(Scripts that build objects)
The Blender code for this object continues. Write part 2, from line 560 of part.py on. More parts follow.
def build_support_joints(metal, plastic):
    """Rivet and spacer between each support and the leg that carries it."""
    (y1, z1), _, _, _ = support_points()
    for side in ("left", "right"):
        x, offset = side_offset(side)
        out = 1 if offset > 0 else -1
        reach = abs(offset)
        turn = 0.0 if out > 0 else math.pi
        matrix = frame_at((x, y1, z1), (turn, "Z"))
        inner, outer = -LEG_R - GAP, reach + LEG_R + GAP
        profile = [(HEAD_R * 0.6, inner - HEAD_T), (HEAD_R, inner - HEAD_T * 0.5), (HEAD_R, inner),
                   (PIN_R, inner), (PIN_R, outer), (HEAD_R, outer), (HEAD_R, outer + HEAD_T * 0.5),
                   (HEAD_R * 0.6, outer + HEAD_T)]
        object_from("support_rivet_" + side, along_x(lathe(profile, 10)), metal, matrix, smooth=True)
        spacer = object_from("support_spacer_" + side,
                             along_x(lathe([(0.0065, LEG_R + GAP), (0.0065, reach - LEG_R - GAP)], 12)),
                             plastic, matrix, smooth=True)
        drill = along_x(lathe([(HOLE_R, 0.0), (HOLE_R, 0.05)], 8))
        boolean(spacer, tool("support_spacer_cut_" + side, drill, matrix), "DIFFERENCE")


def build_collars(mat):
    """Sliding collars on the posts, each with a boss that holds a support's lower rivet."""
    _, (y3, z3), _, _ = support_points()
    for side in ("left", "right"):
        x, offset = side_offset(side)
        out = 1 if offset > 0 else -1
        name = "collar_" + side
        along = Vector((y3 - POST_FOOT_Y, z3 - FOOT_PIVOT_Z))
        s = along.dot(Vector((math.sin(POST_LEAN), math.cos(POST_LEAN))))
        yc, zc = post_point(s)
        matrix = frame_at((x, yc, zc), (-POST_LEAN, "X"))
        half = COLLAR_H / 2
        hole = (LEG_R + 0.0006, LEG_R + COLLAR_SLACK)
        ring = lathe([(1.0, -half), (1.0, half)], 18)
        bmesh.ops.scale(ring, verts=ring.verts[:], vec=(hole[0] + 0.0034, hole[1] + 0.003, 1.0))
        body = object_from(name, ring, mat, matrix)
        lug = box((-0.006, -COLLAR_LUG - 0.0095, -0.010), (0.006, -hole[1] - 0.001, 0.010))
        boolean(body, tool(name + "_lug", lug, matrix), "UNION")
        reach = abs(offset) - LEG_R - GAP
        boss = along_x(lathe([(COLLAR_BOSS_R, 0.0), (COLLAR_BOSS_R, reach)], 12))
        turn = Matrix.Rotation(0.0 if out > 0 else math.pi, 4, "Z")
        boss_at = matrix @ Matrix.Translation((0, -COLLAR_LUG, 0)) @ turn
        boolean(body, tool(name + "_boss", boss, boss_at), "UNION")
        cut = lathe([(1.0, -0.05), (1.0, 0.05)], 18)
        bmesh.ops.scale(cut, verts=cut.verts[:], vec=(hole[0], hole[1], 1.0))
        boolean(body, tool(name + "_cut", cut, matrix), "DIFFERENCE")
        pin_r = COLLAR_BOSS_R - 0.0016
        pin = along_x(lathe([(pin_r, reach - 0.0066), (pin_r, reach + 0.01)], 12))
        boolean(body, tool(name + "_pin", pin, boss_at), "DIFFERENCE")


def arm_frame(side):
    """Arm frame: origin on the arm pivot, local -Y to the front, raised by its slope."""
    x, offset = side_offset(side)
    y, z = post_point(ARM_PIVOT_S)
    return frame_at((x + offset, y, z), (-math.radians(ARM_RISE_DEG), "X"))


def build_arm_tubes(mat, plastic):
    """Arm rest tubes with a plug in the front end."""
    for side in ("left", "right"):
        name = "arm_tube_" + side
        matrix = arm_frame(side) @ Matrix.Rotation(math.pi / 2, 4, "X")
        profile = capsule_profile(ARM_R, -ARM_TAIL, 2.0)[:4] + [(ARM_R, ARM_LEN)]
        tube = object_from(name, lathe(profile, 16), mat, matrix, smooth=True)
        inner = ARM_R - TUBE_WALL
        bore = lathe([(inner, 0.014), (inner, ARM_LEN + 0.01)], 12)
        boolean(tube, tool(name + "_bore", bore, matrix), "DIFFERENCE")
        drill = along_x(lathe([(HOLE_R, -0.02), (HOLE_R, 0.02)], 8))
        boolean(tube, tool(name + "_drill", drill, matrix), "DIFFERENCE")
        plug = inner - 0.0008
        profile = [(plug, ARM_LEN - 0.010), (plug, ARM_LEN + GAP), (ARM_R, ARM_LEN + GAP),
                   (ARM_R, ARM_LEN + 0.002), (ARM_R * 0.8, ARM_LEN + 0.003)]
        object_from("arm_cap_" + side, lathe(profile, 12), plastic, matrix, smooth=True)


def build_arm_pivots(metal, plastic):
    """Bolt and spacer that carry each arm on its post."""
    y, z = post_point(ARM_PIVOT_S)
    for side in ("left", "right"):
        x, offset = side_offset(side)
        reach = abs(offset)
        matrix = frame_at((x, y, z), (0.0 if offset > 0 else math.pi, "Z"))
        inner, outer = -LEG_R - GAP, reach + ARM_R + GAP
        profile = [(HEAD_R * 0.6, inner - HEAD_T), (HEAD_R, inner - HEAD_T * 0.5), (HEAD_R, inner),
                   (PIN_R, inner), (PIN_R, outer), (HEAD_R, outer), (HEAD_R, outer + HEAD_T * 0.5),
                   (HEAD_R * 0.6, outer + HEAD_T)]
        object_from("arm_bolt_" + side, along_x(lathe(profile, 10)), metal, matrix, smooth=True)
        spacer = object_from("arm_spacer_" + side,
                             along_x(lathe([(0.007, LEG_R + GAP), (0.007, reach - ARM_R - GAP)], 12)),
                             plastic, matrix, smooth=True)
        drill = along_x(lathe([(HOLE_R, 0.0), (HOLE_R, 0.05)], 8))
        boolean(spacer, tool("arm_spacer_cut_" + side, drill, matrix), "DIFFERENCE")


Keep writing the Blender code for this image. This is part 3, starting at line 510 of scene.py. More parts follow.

[Exercise requirements]
Each line above must be reproduced exactly as it stands.

[Output]
The Blender code for this object continues. Write part 2, from line 560 of part.py on. More parts follow.
def build_support_joints(metal, plastic):
    """Rivet and spacer between each support and the leg that carries it."""
    (y1, z1), _, _, _ = support_points()
    for side in ("left", "right"):
        x, offset = side_offset(side)
        out = 1 if offset > 0 else -1
        reach = abs(offset)
        turn = 0.0 if out > 0 else math.pi
        matrix = frame_at((x, y1, z1), (turn, "Z"))
        inner, outer = -LEG_R - GAP, reach + LEG_R + GAP
        profile = [(HEAD_R * 0.6, inner - HEAD_T), (HEAD_R, inner - HEAD_T * 0.5), (HEAD_R, inner),
                   (PIN_R, inner), (PIN_R, outer), (HEAD_R, outer), (HEAD_R, outer + HEAD_T * 0.5),
                   (HEAD_R * 0.6, outer + HEAD_T)]
        object_from("support_rivet_" + side, along_x(lathe(profile, 10)), metal, matrix, smooth=True)
        spacer = object_from("support_spacer_" + side,
                             along_x(lathe([(0.0065, LEG_R + GAP), (0.0065, reach - LEG_R - GAP)], 12)),
                             plastic, matrix, smooth=True)
        drill = along_x(lathe([(HOLE_R, 0.0), (HOLE_R, 0.05)], 8))
        boolean(spacer, tool("support_spacer_cut_" + side, drill, matrix), "DIFFERENCE")


def build_collars(mat):
    """Sliding collars on the posts, each with a boss that holds a support's lower rivet."""
    _, (y3, z3), _, _ = support_points()
    for side in ("left", "right"):
        x, offset = side_offset(side)
        out = 1 if offset > 0 else -1
        name = "collar_" + side
        along = Vector((y3 - POST_FOOT_Y, z3 - FOOT_PIVOT_Z))
        s = along.dot(Vector((math.sin(POST_LEAN), math.cos(POST_LEAN))))
        yc, zc = post_point(s)
        matrix = frame_at((x, yc, zc), (-POST_LEAN, "X"))
        half = COLLAR_H / 2
        hole = (LEG_R + 0.0006, LEG_R + COLLAR_SLACK)
        ring = lathe([(1.0, -half), (1.0, half)], 18)
        bmesh.ops.scale(ring, verts=ring.verts[:], vec=(hole[0] + 0.0034, hole[1] + 0.003, 1.0))
        body = object_from(name, ring, mat, matrix)
        lug = box((-0.006, -COLLAR_LUG - 0.0095, -0.010), (0.006, -hole[1] - 0.001, 0.010))
        boolean(body, tool(name + "_lug", lug, matrix), "UNION")
        reach = abs(offset) - LEG_R - GAP
        boss = along_x(lathe([(COLLAR_BOSS_R, 0.0), (COLLAR_BOSS_R, reach)], 12))
        turn = Matrix.Rotation(0.0 if out > 0 else math.pi, 4, "Z")
        boss_at = matrix @ Matrix.Translation((0, -COLLAR_LUG, 0)) @ turn
        boolean(body, tool(name + "_boss", boss, boss_at), "UNION")
        cut = lathe([(1.0, -0.05), (1.0, 0.05)], 18)
        bmesh.ops.scale(cut, verts=cut.verts[:], vec=(hole[0], hole[1], 1.0))
        boolean(body, tool(name + "_cut", cut, matrix), "DIFFERENCE")
        pin_r = COLLAR_BOSS_R - 0.0016
        pin = along_x(lathe([(pin_r, reach - 0.0066), (pin_r, reach + 0.01)], 12))
        boolean(body, tool(name + "_pin", pin, boss_at), "DIFFERENCE")


def arm_frame(side):
    """Arm frame: origin on the arm pivot, local -Y to the front, raised by its slope."""
    x, offset = side_offset(side)
    y, z = post_point(ARM_PIVOT_S)
    return frame_at((x + offset, y, z), (-math.radians(ARM_RISE_DEG), "X"))


def build_arm_tubes(mat, plastic):
    """Arm rest tubes with a plug in the front end."""
    for side in ("left", "right"):
        name = "arm_tube_" + side
        matrix = arm_frame(side) @ Matrix.Rotation(math.pi / 2, 4, "X")
        profile = capsule_profile(ARM_R, -ARM_TAIL, 2.0)[:4] + [(ARM_R, ARM_LEN)]
        tube = object_from(name, lathe(profile, 16), mat, matrix, smooth=True)
        inner = ARM_R - TUBE_WALL
        bore = lathe([(inner, 0.014), (inner, ARM_LEN + 0.01)], 12)
        boolean(tube, tool(name + "_bore", bore, matrix), "DIFFERENCE")
        drill = along_x(lathe([(HOLE_R, -0.02), (HOLE_R, 0.02)], 8))
        boolean(tube, tool(name + "_drill", drill, matrix), "DIFFERENCE")
        plug = inner - 0.0008
        profile = [(plug, ARM_LEN - 0.010), (plug, ARM_LEN + GAP), (ARM_R, ARM_LEN + GAP),
                   (ARM_R, ARM_LEN + 0.002), (ARM_R * 0.8, ARM_LEN + 0.003)]
        object_from("arm_cap_" + side, lathe(profile, 12), plastic, matrix, smooth=True)


def build_arm_pivots(metal, plastic):
    """Bolt and spacer that carry each arm on its post."""
    y, z = post_point(ARM_PIVOT_S)
    for side in ("left", "right"):
        x, offset = side_offset(side)
        reach = abs(offset)
        matrix = frame_at((x, y, z), (0.0 if offset > 0 else math.pi, "Z"))
        inner, outer = -LEG_R - GAP, reach + ARM_R + GAP
        profile = [(HEAD_R * 0.6, inner - HEAD_T), (HEAD_R, inner - HEAD_T * 0.5), (HEAD_R, inner),
                   (PIN_R, inner), (PIN_R, outer), (HEAD_R, outer), (HEAD_R, outer + HEAD_T * 0.5),
                   (HEAD_R * 0.6, outer + HEAD_T)]
        object_from("arm_bolt_" + side, along_x(lathe(profile, 10)), metal, matrix, smooth=True)
        spacer = object_from("arm_spacer_" + side,
                             along_x(lathe([(0.007, LEG_R + GAP), (0.007, reach - ARM_R - GAP)], 12)),
                             plastic, matrix, smooth=True)
        drill = along_x(lathe([(HOLE_R, 0.0), (HOLE_R, 0.05)], 8))
        boolean(spacer, tool("arm_spacer_cut_" + side, drill, matrix), "DIFFERENCE")


Keep writing the Blender code for this image. This is part 3, starting at line 510 of scene.py. More parts follow.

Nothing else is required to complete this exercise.